▸ **Do this**: Copy nothing but the lines below running from the line containing "Write part 3 of" through the line containing "its imported model.", both end lines included.

▸ **Materials provided**:
——

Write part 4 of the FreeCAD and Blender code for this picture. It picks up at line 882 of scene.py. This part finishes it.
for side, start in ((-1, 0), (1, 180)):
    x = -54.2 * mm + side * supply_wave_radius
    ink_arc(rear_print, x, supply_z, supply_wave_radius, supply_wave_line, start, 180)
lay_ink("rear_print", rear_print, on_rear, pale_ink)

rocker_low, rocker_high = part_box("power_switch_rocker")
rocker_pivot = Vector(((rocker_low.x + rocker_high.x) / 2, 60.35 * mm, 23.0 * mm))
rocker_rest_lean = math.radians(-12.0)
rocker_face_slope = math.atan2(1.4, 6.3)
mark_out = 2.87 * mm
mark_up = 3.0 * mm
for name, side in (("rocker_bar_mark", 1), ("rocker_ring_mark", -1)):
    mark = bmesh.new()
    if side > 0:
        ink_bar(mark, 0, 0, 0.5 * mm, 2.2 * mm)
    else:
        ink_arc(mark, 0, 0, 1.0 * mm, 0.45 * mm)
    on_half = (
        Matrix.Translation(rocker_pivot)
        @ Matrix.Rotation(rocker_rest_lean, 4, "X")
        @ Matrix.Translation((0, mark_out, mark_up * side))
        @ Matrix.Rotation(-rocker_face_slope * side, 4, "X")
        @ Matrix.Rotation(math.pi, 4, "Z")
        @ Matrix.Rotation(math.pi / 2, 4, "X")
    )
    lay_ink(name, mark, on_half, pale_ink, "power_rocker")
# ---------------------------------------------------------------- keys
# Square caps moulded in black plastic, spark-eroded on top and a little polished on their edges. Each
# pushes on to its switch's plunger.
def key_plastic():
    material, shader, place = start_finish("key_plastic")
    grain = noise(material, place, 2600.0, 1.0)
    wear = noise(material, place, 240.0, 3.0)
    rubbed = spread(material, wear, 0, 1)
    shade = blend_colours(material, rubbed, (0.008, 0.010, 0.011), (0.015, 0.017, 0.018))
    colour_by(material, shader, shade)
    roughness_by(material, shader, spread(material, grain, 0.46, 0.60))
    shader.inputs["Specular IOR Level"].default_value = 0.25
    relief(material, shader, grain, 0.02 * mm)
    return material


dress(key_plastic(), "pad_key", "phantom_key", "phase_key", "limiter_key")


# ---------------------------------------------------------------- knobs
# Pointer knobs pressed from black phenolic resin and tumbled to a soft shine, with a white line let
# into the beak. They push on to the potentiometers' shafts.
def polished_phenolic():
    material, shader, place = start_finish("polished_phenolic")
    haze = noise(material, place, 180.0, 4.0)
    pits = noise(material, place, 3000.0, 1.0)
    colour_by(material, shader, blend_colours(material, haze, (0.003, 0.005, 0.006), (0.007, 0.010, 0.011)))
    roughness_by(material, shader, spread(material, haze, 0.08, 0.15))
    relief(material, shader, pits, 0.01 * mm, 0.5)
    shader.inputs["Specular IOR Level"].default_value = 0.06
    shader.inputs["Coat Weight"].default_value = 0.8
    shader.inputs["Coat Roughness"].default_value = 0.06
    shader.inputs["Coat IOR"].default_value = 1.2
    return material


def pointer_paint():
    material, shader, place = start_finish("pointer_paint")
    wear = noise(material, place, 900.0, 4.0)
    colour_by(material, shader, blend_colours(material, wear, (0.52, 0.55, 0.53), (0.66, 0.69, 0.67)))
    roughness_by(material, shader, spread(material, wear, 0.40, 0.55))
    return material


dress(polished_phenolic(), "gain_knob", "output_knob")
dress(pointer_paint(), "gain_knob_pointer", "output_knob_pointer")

——

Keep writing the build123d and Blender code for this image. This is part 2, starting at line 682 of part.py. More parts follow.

——

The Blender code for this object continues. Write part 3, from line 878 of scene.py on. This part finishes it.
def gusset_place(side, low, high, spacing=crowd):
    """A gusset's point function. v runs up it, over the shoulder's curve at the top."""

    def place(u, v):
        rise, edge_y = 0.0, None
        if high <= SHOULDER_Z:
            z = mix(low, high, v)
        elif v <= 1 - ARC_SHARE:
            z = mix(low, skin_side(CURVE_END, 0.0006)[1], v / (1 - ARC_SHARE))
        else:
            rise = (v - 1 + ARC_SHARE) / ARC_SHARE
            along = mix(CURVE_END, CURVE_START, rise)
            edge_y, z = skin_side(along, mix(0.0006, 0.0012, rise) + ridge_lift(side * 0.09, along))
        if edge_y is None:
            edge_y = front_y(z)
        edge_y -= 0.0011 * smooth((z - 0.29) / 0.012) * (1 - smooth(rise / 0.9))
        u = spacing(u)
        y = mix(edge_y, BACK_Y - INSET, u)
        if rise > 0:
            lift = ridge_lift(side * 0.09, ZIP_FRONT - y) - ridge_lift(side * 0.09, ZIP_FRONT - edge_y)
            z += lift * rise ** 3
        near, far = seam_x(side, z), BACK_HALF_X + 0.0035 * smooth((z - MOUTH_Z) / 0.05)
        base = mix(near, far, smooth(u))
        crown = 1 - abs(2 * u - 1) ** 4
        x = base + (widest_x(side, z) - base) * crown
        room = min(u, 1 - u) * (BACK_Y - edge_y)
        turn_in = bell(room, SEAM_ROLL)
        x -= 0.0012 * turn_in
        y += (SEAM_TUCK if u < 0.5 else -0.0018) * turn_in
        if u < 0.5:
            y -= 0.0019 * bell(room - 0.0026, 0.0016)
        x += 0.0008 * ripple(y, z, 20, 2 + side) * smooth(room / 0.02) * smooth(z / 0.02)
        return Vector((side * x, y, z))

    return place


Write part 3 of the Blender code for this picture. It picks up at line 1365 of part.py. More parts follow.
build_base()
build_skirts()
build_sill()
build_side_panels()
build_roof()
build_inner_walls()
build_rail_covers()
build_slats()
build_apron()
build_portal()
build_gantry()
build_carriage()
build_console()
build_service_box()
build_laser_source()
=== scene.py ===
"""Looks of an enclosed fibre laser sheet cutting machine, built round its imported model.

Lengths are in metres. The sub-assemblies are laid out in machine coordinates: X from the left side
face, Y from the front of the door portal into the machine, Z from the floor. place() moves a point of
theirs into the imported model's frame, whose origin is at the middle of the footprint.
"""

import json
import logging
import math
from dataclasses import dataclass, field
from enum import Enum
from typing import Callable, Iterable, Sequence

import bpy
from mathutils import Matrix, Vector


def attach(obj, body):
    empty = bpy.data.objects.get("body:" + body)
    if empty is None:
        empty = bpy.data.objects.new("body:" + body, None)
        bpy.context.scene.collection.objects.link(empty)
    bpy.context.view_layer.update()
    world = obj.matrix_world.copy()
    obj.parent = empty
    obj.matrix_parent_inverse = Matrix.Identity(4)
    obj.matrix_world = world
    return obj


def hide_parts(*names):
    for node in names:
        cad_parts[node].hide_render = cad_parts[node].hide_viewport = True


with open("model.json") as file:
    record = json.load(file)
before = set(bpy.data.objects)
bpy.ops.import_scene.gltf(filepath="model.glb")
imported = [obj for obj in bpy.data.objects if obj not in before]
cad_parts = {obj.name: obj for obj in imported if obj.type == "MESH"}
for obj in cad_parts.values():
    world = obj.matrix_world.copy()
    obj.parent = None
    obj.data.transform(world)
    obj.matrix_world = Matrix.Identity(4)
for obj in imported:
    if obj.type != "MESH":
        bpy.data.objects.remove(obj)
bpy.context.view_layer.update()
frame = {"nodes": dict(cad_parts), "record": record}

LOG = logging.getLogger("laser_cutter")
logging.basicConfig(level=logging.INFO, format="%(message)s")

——

▸ **Solution to the problem**:
Write part 3 of the Blender code for this picture. It picks up at line 1365 of part.py. More parts follow.
build_base()
build_skirts()
build_sill()
build_side_panels()
build_roof()
build_inner_walls()
build_rail_covers()
build_slats()
build_apron()
build_portal()
build_gantry()
build_carriage()
build_console()
build_service_box()
build_laser_source()
=== scene.py ===
"""Looks of an enclosed fibre laser sheet cutting machine, built round its imported model.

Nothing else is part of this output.